------ STORED DATA

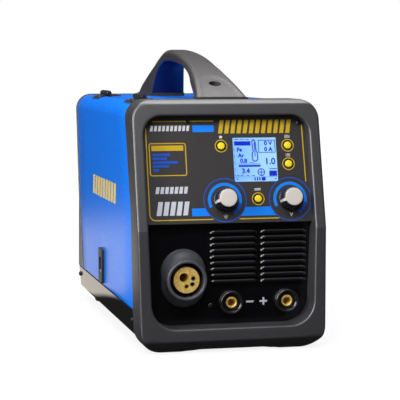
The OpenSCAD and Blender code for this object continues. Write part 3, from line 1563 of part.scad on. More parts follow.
module spool_spindle() {
  c = spool_at;
  color("silver") machine() {
    rod_x(partition_x - 5, partition_x, c, 46);
    rod_x(spindle_out_x + 1.5, partition_x - 4.9, c, spindle_d);
    rod_x(partition_x - 0.1, partition_x + 8, c, 11.9);
  }
}

module spool_hub() {
  c = spool_at;
  color("black") machine() difference() {
    union() {
      rod_x(hub_out_x, hub_in_x, c, hub_d);
      rod_x(hub_in_x - 2.2, hub_in_x + 2, c, spool_bore + 10);
      // driving pin that locates the spool
      rod_x(spool_in_x - 8, hub_in_x, spool_at + [42, 0], 6);
      along_x(hub_in_x - 2.2, hub_in_x + 2) translate(spool_at - [0, 6]) square([46, 12]);
    }
    rod_x(hub_out_x - 1, hub_in_x + 3, c, spindle_d + 2 * running);
    // hollow outer end
    difference() {
      rod_x(hub_out_x - 1, hub_out_x + 14, c, hub_d - 8);
      rod_x(hub_out_x - 2, hub_out_x + 15, c, spindle_d + 8);
    }
  }
}

module wire_spool() {
  c = spool_at;
  windows = 6;
  color("black") machine() difference() {
    union() {
      rod_x(spool_out_x, spool_out_x + flange_t, c, spool_d);
      rod_x(spool_in_x - flange_t, spool_in_x, c, spool_d);
      rod_x(spool_out_x, spool_in_x, c, barrel_d);
    }
    rod_x(spool_out_x - 1, spool_in_x + 1, c, spool_bore);
    rod_x(spool_in_x - 12, spool_in_x + 1, spool_at + [42, 0], 8);
    // lightening pockets in the outer face
    for (i = [0:windows - 1]) translate([0, spool_at[0], spool_z]) rotate([i * 360 / windows + 30, 0, 0])
      rod_x(spool_out_x - 1, spool_out_x + spool_w * 0.55, [39, 0], 20);
  }
}

module wire_coil() {
  c = spool_at;
  color("peru") machine() difference() {
    rod_x(spool_out_x + flange_t + 0.1, spool_in_x - flange_t - 0.1, c, coil_d);
    rod_x(spool_out_x, spool_in_x, c, barrel_d + 0.1);
  }
}

module spool_nut() {
  c = spool_at;
  color("black") machine() difference() {
    union() {
      rod_x(hub_out_x - 5.5, hub_out_x - seat, c, 34);
      along_x(hub_out_x - 8, hub_out_x - 5) translate(spool_at)
        rounded_box_2d(30, 10, 4.5);
    }
    rod_x(hub_out_x - 7.4, hub_out_x + 1, c, spindle_d + 2 * running);
  }
}

// ------------------------ the nodes

front_bezel();
rear_bezel();
base_tray();
rubber_feet();
right_cover();
partition_wall();
control_panel();
lower_panel();
display_window();
control_board();
torch_shroud();
torch_body();
torch_contacts();
socket_bodies();
socket_inserts();
case_screws();
handle_shell();
handle_liner();
handle_gasket();
hinge_leaves();
hinge_pins();
rear_panel();
fan_frame();
fan_grille();
gas_inlet();
cable_gland();
switch_housing();
power_board();
heat_sink();
transformer();
output_choke();
gas_valve();
gas_hose();
feed_plate();
feed_motor();
wire_guides();
spool_spindle();
side_door();
door_leaves();
latch_housing();
latch_slide();
left_knob();
left_knob_cap();
right_knob();
right_knob_cap();
home_button();
setup_button();
program_button();
material_button();
fan_rotor();
spool_hub();
wire_spool();
wire_coil();
spool_nut();
drive_roll();
pressure_arm();
pressure_roll();
tension_rod();
tension_knob();
power_rocker();
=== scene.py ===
"""A compact MIG welding machine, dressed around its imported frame.

Lengths in this file are millimetres of the machine: x to the right, y back from the bezel's
front crease, z up from the floor. at() turns them into metres of the frame.
"""

import json
import math

import bmesh
import bpy
from mathutils import Matrix, Vector

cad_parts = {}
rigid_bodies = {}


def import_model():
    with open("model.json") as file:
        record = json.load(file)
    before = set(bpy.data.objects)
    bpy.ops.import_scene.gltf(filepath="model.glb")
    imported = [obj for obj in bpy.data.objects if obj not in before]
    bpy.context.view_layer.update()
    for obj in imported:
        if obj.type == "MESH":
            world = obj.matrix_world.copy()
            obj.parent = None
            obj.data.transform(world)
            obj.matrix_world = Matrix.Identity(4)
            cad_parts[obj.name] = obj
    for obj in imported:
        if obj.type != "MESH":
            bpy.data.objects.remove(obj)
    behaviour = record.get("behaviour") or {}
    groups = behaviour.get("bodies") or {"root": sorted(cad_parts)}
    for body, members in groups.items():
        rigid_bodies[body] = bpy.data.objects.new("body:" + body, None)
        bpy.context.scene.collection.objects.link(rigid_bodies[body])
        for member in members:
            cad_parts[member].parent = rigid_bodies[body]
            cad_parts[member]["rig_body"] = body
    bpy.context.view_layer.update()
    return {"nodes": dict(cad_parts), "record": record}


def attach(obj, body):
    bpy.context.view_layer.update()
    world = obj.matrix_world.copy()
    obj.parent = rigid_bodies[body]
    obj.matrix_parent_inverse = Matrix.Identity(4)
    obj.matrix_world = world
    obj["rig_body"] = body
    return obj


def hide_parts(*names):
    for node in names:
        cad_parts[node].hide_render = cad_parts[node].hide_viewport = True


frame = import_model()
nodes = frame["nodes"]
slot_of = {s["node"]: s["material_slot"] for s in frame["record"]["subparts"]}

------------

• **WHAT TO PRODUCE**
Taking the material above, extract exactly and only the lines from the line with "------------------------ the nodes" to the line with "bpy.data.objects.remove(obj)", inclusive of both.

• **TASK SOLUTION**
// ------------------------ the nodes

front_bezel();
rear_bezel();
base_tray();
rubber_feet();
right_cover();
partition_wall();
control_panel();
lower_panel();
display_window();
control_board();
torch_shroud();
torch_body();
torch_contacts();
socket_bodies();
socket_inserts();
case_screws();
handle_shell();
handle_liner();
handle_gasket();
hinge_leaves();
hinge_pins();
rear_panel();
fan_frame();
fan_grille();
gas_inlet();
cable_gland();
switch_housing();
power_board();
heat_sink();
transformer();
output_choke();
gas_valve();
gas_hose();
feed_plate();
feed_motor();
wire_guides();
spool_spindle();
side_door();
door_leaves();
latch_housing();
latch_slide();
left_knob();
left_knob_cap();
right_knob();
right_knob_cap();
home_button();
setup_button();
program_button();
material_button();
fan_rotor();
spool_hub();
wire_spool();
wire_coil();
spool_nut();
drive_roll();
pressure_arm();
pressure_roll();
tension_rod();
tension_knob();
power_rocker();
=== scene.py ===
"""A compact MIG welding machine, dressed around its imported frame.

Lengths in this file are millimetres of the machine: x to the right, y back from the bezel's
front crease, z up from the floor. at() turns them into metres of the frame.
"""

import json
import math

import bmesh
import bpy
from mathutils import Matrix, Vector

cad_parts = {}
rigid_bodies = {}


def import_model():
    with open("model.json") as file:
        record = json.load(file)
    before = set(bpy.data.objects)
    bpy.ops.import_scene.gltf(filepath="model.glb")
    imported = [obj for obj in bpy.data.objects if obj not in before]
    bpy.context.view_layer.update()
    for obj in imported:
        if obj.type == "MESH":
            world = obj.matrix_world.copy()
            obj.parent = None
            obj.data.transform(world)
            obj.matrix_world = Matrix.Identity(4)
            cad_parts[obj.name] = obj
    for obj in imported:
        if obj.type != "MESH":
            bpy.data.objects.remove(obj)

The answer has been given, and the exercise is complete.